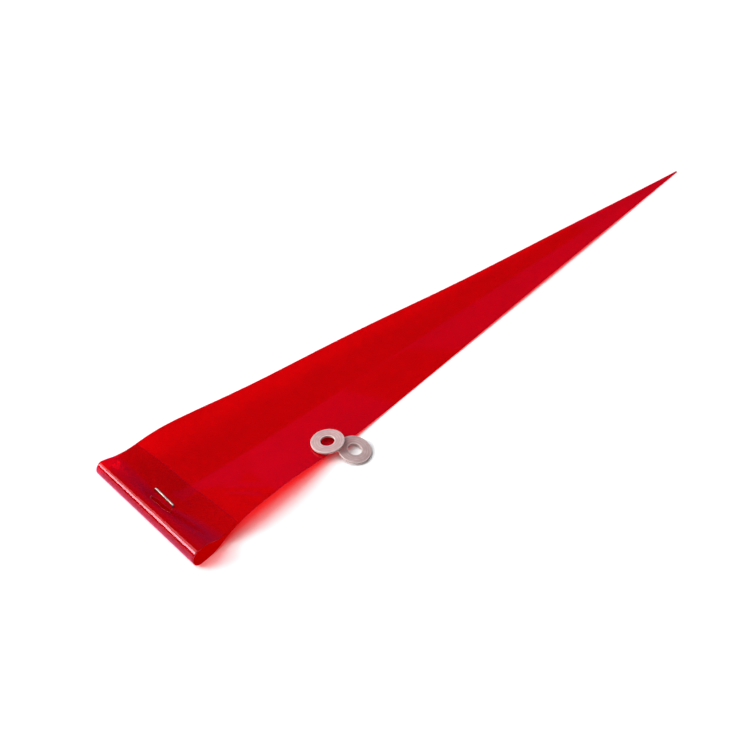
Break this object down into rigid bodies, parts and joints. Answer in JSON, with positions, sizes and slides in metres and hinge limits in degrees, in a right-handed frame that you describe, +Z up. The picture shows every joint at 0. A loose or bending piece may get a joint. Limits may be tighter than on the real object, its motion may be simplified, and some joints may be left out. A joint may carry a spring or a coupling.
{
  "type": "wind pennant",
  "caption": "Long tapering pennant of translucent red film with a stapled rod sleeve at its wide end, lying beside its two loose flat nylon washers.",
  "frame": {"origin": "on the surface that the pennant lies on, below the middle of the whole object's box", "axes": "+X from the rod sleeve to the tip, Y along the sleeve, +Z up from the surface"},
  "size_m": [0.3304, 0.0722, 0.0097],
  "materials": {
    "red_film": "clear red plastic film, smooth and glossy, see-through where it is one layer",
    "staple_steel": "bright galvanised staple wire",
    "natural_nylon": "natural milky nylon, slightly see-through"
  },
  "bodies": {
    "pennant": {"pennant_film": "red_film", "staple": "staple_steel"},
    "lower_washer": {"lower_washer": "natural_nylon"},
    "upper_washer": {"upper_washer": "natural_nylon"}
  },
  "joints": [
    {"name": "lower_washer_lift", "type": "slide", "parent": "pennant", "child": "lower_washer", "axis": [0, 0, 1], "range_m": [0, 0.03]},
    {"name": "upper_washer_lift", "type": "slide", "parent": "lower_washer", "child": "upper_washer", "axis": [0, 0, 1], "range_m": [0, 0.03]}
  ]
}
######
- The exercise -
Print all the data exactly.

- Answer for the task -
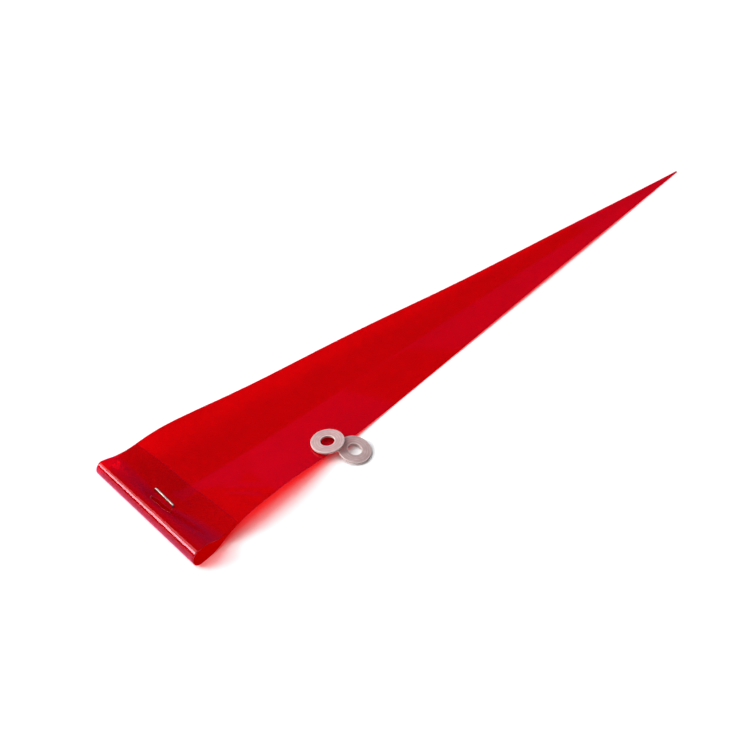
Break this object down into rigid bodies, parts and joints. Answer in JSON, with positions, sizes and slides in metres and hinge limits in degrees, in a right-handed frame that you describe, +Z up. The picture shows every joint at 0. A loose or bending piece may get a joint. Limits may be tighter than on the real object, its motion may be simplified, and some joints may be left out. A joint may carry a spring or a coupling.
{
  "type": "wind pennant",
  "caption": "Long tapering pennant of translucent red film with a stapled rod sleeve at its wide end, lying beside its two loose flat nylon washers.",
  "frame": {"origin": "on the surface that the pennant lies on, below the middle of the whole object's box", "axes": "+X from the rod sleeve to the tip, Y along the sleeve, +Z up from the surface"},
  "size_m": [0.3304, 0.0722, 0.0097],
  "materials": {
    "red_film": "clear red plastic film, smooth and glossy, see-through where it is one layer",
    "staple_steel": "bright galvanised staple wire",
    "natural_nylon": "natural milky nylon, slightly see-through"
  },
  "bodies": {
    "pennant": {"pennant_film": "red_film", "staple": "staple_steel"},
    "lower_washer": {"lower_washer": "natural_nylon"},
    "upper_washer": {"upper_washer": "natural_nylon"}
  },
  "joints": [
    {"name": "lower_washer_lift", "type": "slide", "parent": "pennant", "child": "lower_washer", "axis": [0, 0, 1], "range_m": [0, 0.03]},
    {"name": "upper_washer_lift", "type": "slide", "parent": "lower_washer", "child": "upper_washer", "axis": [0, 0, 1], "range_m": [0, 0.03]}
  ]
}